[Written task] Copy out precisely the lines beginning at the line that contains "Write the Blender Python" and ending at the line that contains "a side holder.", including both.

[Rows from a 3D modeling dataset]

>> begin

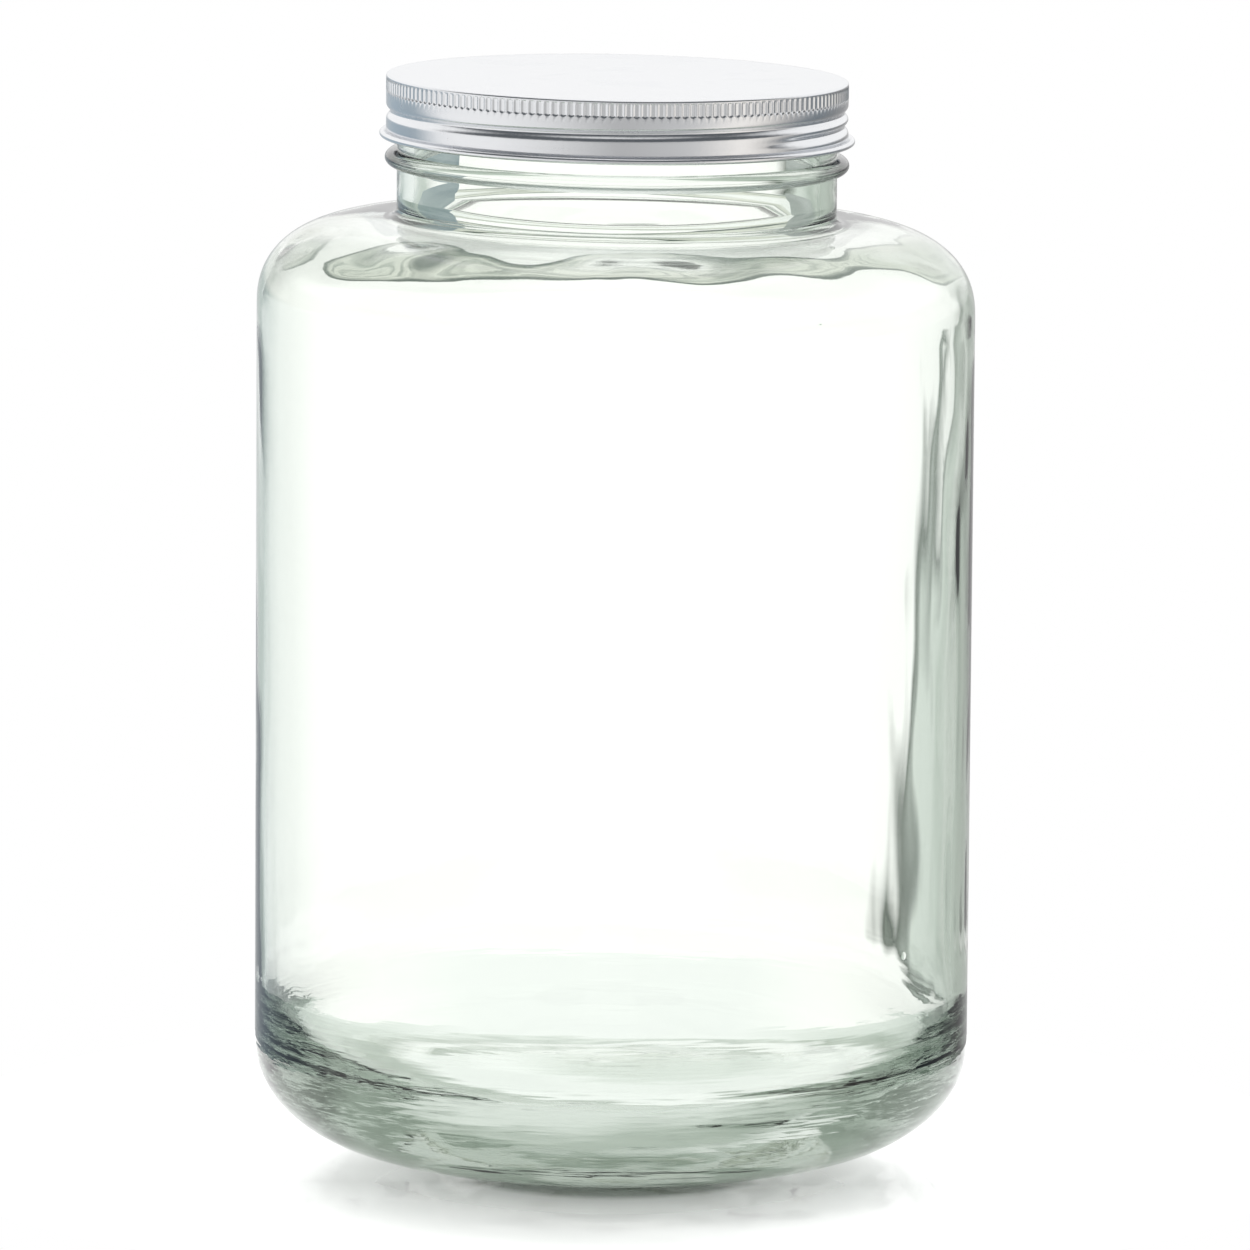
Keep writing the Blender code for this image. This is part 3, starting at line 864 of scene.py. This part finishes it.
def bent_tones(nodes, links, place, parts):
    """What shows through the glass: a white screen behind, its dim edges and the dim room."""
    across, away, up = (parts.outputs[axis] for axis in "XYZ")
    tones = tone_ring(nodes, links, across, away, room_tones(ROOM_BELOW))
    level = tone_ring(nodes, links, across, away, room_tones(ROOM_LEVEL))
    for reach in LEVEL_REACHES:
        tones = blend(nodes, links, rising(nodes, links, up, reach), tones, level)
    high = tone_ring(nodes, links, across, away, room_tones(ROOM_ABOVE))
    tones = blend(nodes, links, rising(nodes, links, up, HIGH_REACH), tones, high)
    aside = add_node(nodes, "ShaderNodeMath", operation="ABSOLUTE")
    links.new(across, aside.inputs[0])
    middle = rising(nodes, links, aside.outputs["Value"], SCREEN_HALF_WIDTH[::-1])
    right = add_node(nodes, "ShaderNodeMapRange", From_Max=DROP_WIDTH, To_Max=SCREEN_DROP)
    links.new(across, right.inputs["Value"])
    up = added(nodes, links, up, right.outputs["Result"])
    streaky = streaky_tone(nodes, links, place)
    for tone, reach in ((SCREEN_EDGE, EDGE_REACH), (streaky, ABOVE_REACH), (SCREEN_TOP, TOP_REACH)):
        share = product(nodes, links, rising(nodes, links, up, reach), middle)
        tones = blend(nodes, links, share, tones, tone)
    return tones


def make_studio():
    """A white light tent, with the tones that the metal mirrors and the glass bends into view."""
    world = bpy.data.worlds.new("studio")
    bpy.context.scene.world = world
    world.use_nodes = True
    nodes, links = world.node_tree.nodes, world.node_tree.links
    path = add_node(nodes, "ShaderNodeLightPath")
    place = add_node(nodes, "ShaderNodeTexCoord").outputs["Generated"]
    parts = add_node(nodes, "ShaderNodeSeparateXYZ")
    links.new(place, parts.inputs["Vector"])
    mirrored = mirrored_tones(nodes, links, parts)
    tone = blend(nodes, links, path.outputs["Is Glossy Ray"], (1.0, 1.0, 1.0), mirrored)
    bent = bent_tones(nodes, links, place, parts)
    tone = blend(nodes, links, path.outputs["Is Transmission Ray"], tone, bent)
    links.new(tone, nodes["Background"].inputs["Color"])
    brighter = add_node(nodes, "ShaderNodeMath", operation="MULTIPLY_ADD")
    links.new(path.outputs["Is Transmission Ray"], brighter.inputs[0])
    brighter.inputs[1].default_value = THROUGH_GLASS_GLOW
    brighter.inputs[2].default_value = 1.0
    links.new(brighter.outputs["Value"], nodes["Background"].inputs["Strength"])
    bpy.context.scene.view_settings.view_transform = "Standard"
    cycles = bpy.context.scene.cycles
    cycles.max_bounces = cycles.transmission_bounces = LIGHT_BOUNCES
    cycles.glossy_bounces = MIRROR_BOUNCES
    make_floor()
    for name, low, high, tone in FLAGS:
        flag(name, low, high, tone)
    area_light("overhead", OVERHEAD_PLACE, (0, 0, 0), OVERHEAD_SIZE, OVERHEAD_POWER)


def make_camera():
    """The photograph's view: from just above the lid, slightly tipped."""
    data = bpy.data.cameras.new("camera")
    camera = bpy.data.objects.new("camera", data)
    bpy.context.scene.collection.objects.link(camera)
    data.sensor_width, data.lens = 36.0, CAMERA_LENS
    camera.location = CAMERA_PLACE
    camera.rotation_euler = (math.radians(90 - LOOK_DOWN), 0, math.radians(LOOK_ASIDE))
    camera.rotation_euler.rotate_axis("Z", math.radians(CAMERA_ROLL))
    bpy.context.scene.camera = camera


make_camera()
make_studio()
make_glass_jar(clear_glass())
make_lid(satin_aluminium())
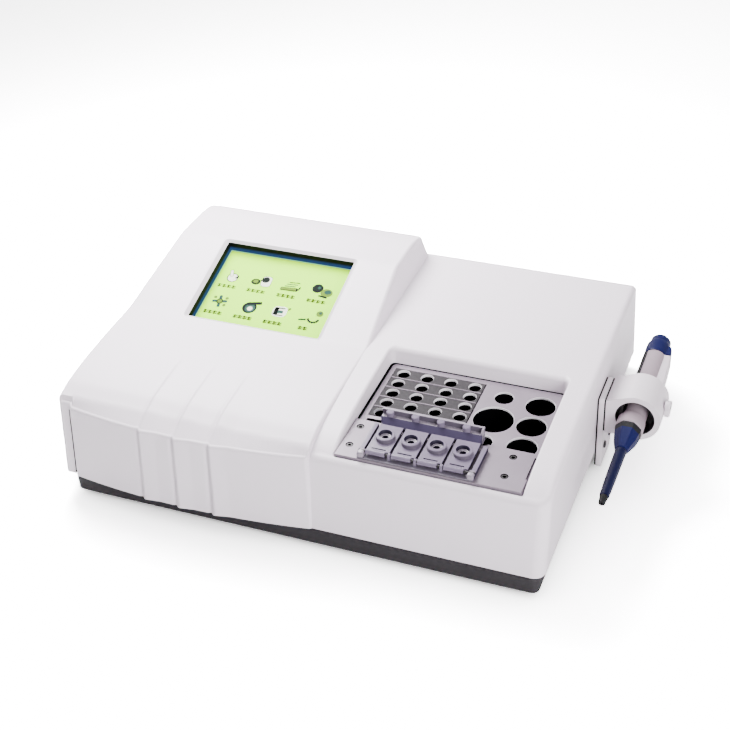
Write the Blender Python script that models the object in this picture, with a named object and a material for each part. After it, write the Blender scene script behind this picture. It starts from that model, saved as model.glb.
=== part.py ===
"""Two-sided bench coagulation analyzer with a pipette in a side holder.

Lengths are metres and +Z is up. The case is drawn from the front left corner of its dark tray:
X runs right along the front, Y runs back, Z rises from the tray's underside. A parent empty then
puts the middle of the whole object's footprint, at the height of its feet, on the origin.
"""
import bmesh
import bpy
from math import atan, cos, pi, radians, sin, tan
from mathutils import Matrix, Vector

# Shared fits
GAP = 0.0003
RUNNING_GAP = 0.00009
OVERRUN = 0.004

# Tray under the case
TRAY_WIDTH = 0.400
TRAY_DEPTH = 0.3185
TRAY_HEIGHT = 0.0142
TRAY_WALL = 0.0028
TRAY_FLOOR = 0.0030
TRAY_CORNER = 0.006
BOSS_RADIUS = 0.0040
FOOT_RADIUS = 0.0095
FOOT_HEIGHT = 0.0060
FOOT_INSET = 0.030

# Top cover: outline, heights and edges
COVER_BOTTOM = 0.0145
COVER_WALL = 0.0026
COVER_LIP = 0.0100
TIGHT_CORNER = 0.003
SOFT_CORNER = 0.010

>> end

[Final result]
Write the Blender Python script that models the object in this picture, with a named object and a material for each part. After it, write the Blender scene script behind this picture. It starts from that model, saved as model.glb.
=== part.py ===
"""Two-sided bench coagulation analyzer with a pipette in a side holder.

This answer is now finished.